Sulla necessità di trovare nuovi spazi per il porto commerciale si discute da sempre, almeno dall’approvazione del Piano regolatore del porto e sue successive varianti. Con quest’idea era nata la nuova darsena commerciale, con le banchine 23, 24 e 25, infrastrutture entrate in crisi e che necessitano di manutenzione e lavori strutturali. In particolare, alla 23 verranno demolite due vecchie gru ed i lavori di adeguamento prevedono un investimento da 16,5 milioni. Finiti i lavori alla 23 dovrebbero cominciare quelli alla 25, in concessione, con scadenza prorogata dalla fine del 2023 alla fine del 2024. I tempi, come sempre, restano la grande incognita. Ce lo ricorda la vicenda della poco distante banchina 22. Più di un numero, la 22 era la banchina su cui si ergevano i silos della Bunge. Triste vicenda che ha segnato la storia lavorativa ed occupazionale della città. Attiva sin dagli anni Cinquanta, nel 2010 la multinazionale del settore della lavorazione di semi oleosi e della produzione di farine alimentari chiude il suo stabilimento anconetano: cassa integrazione e mobilità, per la sessantina di dipendenti, una ventina quelli che faticheranno a distanza di anni a trovare una nuova occupazione, per alcuni un epilogo impossibile da dimenticare, e ripercussioni sull’indotto. Sono gli anni della grande crisi del porto, Fincantieri senza commesse e la nautica di lusso in affanno, con vari passaggi societari. I “mai domi” arsenalotti fanno appello anche al Papa, Benedetto XVI, che celebrerà la messa del Congresso Eucaristico del 2011 dentro il cantiere senza ferro. Per i cereali pare non esserci prospettiva di ripresa e l’Autorità portuale decide per la demolizione dei silos, come del resto previsto anche dal Piano regolatore in vigore. Si guarda al bicchiere mezzo pieno, la 22 liberata dai grandi cilindri in cemento e amianto, può essere preziosa per la movimentazione delle merci in regime pubblico, in una cronica carenza di spazi. Ma la 22, costruita tra gli anni ‘30 e ‘40, dopo qualche rattoppo e le prime prove tecniche, non regge al peso delle gru ed all’usura del tempo, di fatto inizia a sprofondare e sarà interdetta nel 2014. I lavori che sembravano dovessero durare dai 12 ai 18 mesi dureranno sette anni. Riconsegnata nel 2021 dopo 9 milioni di investimenti. Oggi è di nuovo operativa, in attesa di collaudo il retrobanchina, passaggio importante per riportarla alla piena attività.
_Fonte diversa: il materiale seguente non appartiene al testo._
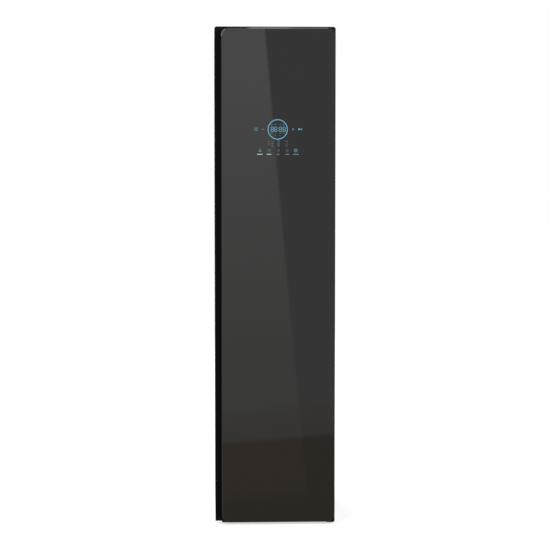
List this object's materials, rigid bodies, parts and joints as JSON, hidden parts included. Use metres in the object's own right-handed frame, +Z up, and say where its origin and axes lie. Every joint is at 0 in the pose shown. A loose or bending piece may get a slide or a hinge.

Altro capitolo, le banchine 19, 20 e 21, appese a un’idea di recupero che le vedrebbe destinate ad accogliere parte dei traghetti passeggeri, in un futuro però incerto per il Porto Antico, a cui presto dedicheremo un capitolo a parte. In questi processi elefantiaci, fatti di opere attese da decenni per rispondere alle esigenze di un porto e di un mercato che intanto mutano, e non alla stessa velocità dei cantieri, e progetti dall’andamento non lineare, ricompare da un lato l’ipotesi della penisola, progetto da sempre evocato, considerata l’unica possibilità per spostare completamente i traghetti dal porto storico, senza che ancora si sappia se sia un’opera che il golfo anconetano può effettivamente reggere. Resta in piedi dall’altro, il progetto del banchinamento esterno del Molo Clementino, sull’opportunità della cui costruzione l’attuale maggioranza di governo della città invece che confrontarsi e delineare una direzione, abdica alla decisione tecnica, alla Vas, la Valutazione ambientale strategica del Ministero. Si attende così, come si attende il responso di un oracolo.

Comunque vada, per queste due opere, a meno di una rivoluzione radicale nell’incedere dei cronoprogrammi, è difficile scorgere un orizzonte temporale.